Andrew Feinberg, a reporter with Breakfast Media, asked Conway about Trump’s tweets that admonished Representatives Ilhan Omar, Alexandria Ocasio-Cortez, Ayanna Pressley and Rashida Tlaib for their criticisms of the White House, in which the president told the congresswomen to “go back and help fix the totally broken and crime infested places from which they came.”
“If the president was not telling these four congresswomen to return to their supposed countries of origin, to which countries was he referring,” Feinberg asked Conway about Trump’s Sunday morning tweetstorm.

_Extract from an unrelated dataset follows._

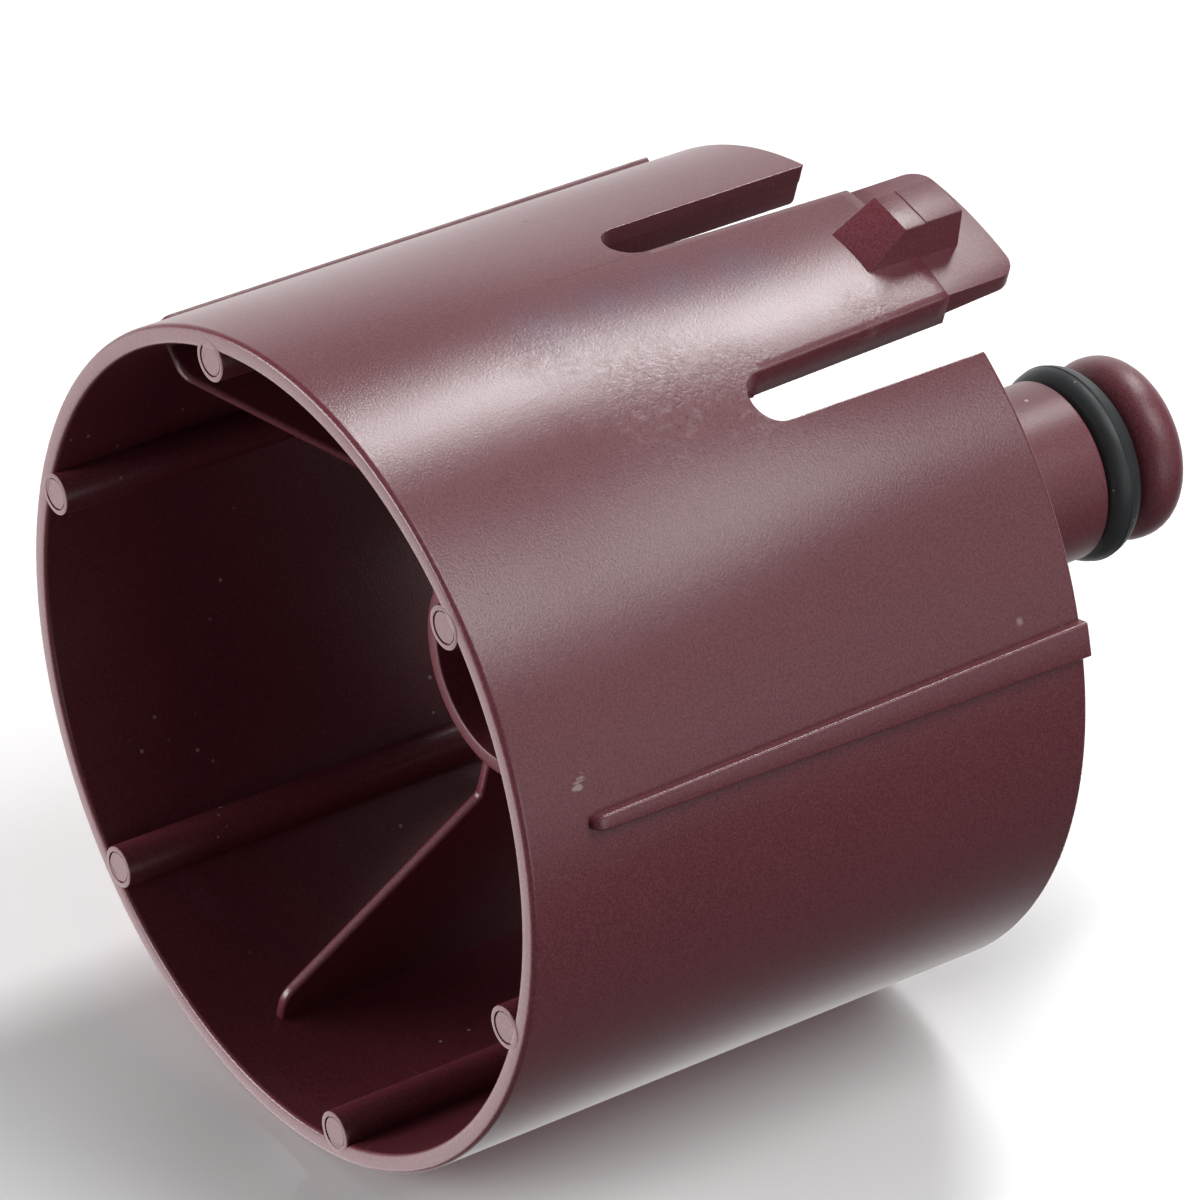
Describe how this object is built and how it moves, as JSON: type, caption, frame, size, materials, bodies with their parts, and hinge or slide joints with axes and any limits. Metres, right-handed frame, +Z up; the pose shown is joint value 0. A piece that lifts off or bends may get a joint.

Instead of answering the question directly, Conway inquired about Feinberg’s ethnicity.
“Why is that relevant,” Feinberg pushed back. “My own ethnicity is not relevant to the question I’m asking.”
“No, it is,” Conway insisted. “Because you’re asking about- he said ‘originally.’”
In a statement to Newsweek, Feinberg said that he found Conway’s approach “bizarre,” especially because she had just finished “denying that the president’s ‘go back’ tweet had anything to do with race or ethnicity.”
Since igniting a media frenzy over his tweets, which prompted swift backlash from Democratic members of Congress and more muted disapproval from select few Republicans, Trump has doubled down on his Sunday missives, insisting as recently as Tuesday morning that he doesn’t “have a Racist bone in [his] body.”
“Those tweets were NOT Racist,” he wrote on Twitter.
On Tuesday, the House of Representatives is expected to vote on a measure condemning Trump’s racist tweets. The resolution is non-binding and is not expected to garner much, if any, Republican support.
Republican Party leaders immediately lined up behind the president, who himself insisted on Monday that allegations of racism don’t concern him because “many people agree with” him.
Representative Liz Cheney, the chair of the House Republican Conference, said that the party’s “opposition to our socialist colleagues has absolutely nothing to do with their gender, with their religion or with their race.”
House Minority Leader Kevin McCarthy said that he didn’t believe the tweets were racist, but rather about “socialism versus freedom.”
Conway demurred when pressed by Feinberg about the specific countries to which Trump wanted to see the congresswomen return.
“He’s tired,” she replied to Feinberg, appearing enraged by the question. “A lot of us are sick and tired of this country, of America coming last.”
Update: Kellyanne Conway responded to the criticism of her back-and-forth with Feinberg in a follow-up tweet, saying that her comments were meant “with no disrespect.”
“We are all from somewhere else ‘originally,’” she tweeted. “I asked the question to answer the question and volunteered my own ethnicity: Italian and Irish. Like many, I am proud of my ethnicity, love the USA & grateful to God to be an American.”